### STATED PROBLEM
Of the material below, the lines to be retyped are those from the line containing "for name, piece" through the line containing "record = json.load(file)", inclusive; reproduce them exactly.

Begin GIVEN RECORDS

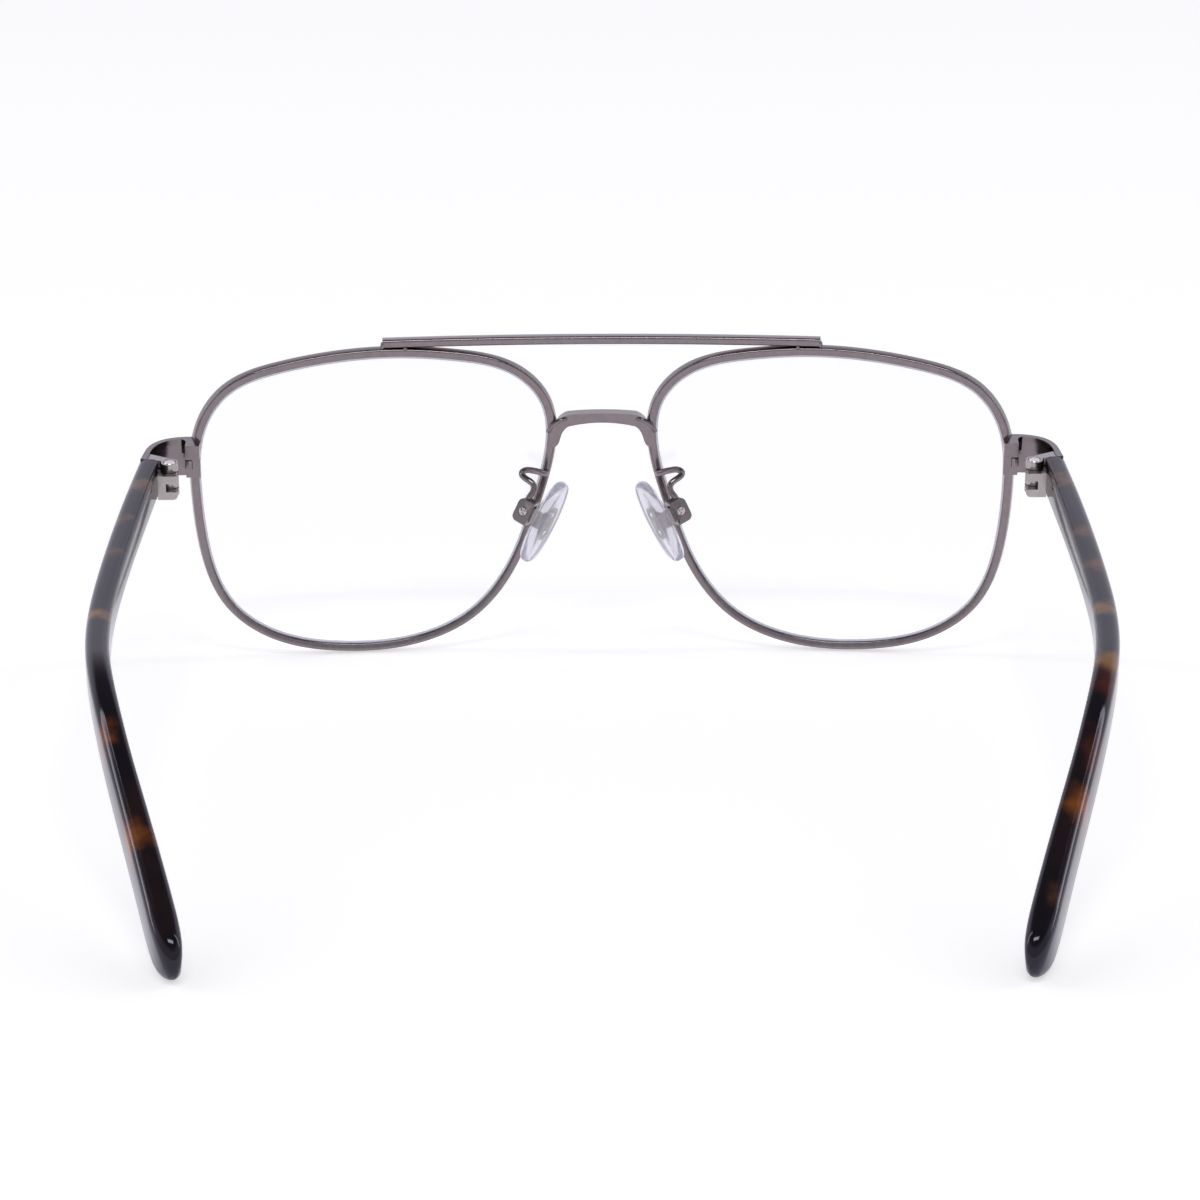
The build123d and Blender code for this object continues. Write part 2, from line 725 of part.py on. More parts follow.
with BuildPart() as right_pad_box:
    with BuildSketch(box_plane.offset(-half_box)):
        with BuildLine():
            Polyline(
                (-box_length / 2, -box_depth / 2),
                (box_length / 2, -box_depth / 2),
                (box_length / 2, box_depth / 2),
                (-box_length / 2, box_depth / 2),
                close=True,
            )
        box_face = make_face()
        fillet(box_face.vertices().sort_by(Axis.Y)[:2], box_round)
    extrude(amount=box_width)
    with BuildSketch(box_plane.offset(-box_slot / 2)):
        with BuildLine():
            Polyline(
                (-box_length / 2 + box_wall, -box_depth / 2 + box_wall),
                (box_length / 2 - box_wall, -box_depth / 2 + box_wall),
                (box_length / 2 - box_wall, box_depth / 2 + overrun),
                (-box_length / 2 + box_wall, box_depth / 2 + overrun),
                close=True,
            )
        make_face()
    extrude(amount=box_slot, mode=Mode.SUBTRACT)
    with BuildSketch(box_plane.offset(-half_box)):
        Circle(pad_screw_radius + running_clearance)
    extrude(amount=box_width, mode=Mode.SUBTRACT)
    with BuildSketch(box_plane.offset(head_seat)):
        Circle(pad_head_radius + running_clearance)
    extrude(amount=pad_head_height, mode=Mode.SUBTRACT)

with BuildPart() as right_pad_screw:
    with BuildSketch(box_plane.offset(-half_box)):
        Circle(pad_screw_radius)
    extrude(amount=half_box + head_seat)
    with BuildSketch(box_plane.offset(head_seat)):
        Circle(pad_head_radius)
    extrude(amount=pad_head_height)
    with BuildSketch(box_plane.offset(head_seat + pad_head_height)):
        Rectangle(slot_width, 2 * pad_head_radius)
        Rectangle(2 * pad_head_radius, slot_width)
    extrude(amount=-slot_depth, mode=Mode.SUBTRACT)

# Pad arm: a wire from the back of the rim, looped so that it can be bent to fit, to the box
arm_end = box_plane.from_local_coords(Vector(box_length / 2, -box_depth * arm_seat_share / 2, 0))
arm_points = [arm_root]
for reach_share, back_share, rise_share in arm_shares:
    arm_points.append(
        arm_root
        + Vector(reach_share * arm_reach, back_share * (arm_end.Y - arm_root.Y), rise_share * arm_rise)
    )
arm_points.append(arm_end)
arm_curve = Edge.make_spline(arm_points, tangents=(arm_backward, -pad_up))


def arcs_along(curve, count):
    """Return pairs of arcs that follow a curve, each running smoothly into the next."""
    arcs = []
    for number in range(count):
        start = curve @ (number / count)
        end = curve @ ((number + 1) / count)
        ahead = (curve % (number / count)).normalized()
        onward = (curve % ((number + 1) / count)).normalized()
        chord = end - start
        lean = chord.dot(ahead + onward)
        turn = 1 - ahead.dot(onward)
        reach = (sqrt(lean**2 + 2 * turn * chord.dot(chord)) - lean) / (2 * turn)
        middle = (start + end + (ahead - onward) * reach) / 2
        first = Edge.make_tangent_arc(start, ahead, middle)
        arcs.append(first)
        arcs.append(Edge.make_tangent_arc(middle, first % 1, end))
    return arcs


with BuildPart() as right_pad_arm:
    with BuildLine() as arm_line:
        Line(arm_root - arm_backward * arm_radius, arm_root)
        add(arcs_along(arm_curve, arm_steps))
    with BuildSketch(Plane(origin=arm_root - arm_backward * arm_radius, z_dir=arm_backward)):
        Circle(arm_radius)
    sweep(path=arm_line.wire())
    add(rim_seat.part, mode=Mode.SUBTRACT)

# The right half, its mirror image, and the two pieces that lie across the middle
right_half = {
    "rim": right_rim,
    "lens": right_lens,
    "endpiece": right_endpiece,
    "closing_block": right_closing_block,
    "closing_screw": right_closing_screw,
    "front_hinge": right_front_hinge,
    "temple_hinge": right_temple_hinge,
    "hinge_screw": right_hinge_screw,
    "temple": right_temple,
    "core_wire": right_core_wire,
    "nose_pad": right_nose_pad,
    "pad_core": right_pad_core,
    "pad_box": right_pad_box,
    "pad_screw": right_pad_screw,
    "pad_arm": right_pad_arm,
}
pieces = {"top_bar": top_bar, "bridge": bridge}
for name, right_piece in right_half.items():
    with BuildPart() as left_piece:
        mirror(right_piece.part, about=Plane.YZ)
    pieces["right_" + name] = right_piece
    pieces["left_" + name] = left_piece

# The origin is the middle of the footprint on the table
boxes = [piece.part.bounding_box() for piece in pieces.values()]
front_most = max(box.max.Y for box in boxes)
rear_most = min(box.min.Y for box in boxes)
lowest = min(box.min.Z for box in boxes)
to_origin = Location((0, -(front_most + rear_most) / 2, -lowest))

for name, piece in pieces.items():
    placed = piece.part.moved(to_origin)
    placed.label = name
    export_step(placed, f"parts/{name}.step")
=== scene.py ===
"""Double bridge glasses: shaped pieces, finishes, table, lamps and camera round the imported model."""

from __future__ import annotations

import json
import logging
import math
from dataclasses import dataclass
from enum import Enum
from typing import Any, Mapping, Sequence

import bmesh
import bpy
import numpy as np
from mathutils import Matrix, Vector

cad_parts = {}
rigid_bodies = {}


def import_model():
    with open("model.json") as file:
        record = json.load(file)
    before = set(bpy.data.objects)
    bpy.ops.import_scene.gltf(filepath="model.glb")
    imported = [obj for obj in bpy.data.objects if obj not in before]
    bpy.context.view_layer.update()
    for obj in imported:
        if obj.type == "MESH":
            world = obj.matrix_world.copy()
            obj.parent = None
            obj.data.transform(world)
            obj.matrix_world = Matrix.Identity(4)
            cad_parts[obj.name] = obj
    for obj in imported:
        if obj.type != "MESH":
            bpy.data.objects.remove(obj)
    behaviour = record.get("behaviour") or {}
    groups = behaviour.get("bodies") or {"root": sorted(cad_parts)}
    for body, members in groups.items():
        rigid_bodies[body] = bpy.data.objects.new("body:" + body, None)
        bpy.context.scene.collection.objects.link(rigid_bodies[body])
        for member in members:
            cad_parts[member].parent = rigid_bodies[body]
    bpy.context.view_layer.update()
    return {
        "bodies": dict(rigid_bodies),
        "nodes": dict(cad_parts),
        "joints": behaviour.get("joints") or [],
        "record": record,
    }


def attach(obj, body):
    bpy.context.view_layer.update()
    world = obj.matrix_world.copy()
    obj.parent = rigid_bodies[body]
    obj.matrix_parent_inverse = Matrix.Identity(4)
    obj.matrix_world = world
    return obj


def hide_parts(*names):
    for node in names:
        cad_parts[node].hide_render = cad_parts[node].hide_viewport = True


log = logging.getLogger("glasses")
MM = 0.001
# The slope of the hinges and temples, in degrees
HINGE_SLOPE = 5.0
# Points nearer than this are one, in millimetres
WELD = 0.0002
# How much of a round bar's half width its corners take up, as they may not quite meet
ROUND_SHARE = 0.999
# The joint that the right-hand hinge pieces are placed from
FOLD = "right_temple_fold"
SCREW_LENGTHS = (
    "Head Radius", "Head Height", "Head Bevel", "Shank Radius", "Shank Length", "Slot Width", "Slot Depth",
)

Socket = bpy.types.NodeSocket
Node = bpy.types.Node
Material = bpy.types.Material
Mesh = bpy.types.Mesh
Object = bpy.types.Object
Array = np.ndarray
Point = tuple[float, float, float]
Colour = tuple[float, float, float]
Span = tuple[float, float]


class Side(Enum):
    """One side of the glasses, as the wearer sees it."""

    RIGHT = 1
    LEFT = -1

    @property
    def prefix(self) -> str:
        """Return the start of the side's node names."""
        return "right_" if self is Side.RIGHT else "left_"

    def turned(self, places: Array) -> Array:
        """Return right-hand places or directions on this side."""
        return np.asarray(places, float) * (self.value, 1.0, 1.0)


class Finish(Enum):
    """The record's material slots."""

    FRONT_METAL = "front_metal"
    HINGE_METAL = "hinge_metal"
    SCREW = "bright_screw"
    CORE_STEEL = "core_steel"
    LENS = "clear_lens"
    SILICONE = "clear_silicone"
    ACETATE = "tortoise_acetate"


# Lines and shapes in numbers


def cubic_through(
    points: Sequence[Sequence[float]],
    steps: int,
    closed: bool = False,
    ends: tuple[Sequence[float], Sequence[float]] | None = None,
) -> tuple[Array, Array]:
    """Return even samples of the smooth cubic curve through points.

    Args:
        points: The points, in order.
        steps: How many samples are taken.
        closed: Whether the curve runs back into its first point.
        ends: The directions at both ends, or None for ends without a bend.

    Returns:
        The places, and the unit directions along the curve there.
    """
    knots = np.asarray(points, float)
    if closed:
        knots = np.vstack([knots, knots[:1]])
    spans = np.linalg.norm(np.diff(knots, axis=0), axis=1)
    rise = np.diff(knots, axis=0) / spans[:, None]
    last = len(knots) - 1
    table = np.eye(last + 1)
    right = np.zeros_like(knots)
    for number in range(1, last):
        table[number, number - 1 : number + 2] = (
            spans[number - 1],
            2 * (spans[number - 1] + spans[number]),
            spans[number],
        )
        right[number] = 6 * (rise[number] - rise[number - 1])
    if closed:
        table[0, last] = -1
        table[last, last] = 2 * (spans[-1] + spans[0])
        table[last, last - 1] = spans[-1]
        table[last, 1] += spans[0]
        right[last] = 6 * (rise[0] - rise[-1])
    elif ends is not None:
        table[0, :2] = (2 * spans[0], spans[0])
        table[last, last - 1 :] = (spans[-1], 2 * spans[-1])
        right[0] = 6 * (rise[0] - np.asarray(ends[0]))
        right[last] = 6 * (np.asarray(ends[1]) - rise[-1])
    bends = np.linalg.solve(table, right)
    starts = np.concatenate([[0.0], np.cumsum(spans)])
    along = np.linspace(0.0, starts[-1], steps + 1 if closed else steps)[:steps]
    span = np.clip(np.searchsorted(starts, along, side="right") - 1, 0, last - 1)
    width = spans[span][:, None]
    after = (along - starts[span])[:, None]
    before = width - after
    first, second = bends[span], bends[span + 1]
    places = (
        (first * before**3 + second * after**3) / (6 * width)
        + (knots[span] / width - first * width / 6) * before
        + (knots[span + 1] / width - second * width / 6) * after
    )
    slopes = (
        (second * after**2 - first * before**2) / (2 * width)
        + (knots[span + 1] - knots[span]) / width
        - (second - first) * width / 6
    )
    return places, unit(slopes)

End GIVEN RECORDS
Begin GIVEN RECORDS

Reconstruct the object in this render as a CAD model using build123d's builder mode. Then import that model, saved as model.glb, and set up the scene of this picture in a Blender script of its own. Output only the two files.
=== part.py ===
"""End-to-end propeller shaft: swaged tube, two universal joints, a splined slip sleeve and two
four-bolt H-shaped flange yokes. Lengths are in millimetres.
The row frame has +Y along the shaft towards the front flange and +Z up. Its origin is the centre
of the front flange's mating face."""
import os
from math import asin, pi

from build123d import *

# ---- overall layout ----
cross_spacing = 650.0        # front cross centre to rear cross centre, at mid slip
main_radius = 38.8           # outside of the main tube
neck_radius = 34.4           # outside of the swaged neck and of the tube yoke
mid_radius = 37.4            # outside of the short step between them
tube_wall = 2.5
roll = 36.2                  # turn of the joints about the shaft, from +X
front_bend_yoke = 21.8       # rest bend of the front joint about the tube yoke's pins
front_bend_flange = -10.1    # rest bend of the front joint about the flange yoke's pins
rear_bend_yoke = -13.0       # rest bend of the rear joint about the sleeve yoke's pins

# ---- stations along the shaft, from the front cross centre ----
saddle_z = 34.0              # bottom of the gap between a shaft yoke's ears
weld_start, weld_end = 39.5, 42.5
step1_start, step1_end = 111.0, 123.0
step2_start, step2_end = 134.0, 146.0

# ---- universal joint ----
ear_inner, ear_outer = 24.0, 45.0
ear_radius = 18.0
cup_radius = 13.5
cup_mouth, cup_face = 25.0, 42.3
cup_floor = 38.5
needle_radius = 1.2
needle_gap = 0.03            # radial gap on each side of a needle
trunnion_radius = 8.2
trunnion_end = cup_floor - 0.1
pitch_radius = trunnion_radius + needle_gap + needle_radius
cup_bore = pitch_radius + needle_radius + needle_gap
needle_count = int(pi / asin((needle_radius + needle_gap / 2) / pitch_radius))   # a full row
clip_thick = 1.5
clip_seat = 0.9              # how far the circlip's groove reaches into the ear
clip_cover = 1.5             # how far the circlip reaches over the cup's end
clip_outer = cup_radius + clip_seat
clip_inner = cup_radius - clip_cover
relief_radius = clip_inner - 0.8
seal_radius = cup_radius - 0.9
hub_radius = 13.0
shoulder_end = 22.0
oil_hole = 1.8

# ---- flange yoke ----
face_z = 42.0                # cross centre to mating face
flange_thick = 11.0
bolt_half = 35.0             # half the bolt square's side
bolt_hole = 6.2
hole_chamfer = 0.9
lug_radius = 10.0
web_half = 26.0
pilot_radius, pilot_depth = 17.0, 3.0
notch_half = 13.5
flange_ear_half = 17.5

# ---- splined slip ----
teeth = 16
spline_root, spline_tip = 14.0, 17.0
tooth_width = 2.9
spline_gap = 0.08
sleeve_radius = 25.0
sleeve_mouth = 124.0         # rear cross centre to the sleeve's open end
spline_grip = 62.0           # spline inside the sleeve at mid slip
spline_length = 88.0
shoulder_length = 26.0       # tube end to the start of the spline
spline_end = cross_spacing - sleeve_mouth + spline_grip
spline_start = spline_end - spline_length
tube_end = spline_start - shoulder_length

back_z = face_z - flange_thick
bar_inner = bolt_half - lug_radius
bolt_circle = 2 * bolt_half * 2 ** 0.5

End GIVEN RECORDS
Begin GIVEN RECORDS

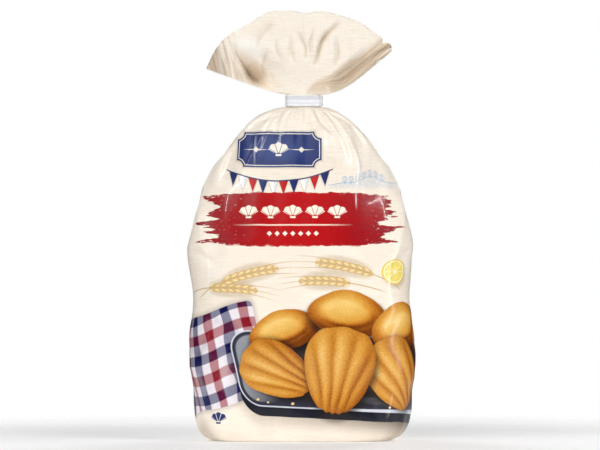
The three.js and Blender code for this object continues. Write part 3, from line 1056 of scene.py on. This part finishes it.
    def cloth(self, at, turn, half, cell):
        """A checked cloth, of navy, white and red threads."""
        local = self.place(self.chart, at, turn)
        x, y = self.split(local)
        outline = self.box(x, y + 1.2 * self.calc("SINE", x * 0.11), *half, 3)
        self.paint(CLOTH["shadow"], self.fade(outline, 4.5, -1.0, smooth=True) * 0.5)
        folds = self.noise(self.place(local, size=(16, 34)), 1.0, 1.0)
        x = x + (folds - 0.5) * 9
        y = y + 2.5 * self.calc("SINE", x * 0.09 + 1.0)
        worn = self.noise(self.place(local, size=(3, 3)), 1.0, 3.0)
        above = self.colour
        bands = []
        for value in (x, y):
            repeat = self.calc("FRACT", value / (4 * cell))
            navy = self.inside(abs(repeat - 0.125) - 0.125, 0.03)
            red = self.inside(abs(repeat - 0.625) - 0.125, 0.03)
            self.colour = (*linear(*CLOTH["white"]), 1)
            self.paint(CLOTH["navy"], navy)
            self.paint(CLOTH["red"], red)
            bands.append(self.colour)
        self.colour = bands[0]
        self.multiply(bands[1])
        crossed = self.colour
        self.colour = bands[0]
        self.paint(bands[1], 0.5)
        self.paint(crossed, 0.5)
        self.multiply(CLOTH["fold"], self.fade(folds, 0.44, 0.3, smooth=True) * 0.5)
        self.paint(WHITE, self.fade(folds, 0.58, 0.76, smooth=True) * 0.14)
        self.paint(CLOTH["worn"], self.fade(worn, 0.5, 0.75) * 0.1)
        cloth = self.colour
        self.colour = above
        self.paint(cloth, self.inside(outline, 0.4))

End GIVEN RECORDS

### THE ANSWER
for name, piece in pieces.items():
    placed = piece.part.moved(to_origin)
    placed.label = name
    export_step(placed, f"parts/{name}.step")
=== scene.py ===
"""Double bridge glasses: shaped pieces, finishes, table, lamps and camera round the imported model."""

from __future__ import annotations

import json
import logging
import math
from dataclasses import dataclass
from enum import Enum
from typing import Any, Mapping, Sequence

import bmesh
import bpy
import numpy as np
from mathutils import Matrix, Vector

cad_parts = {}
rigid_bodies = {}


def import_model():
    with open("model.json") as file:
        record = json.load(file)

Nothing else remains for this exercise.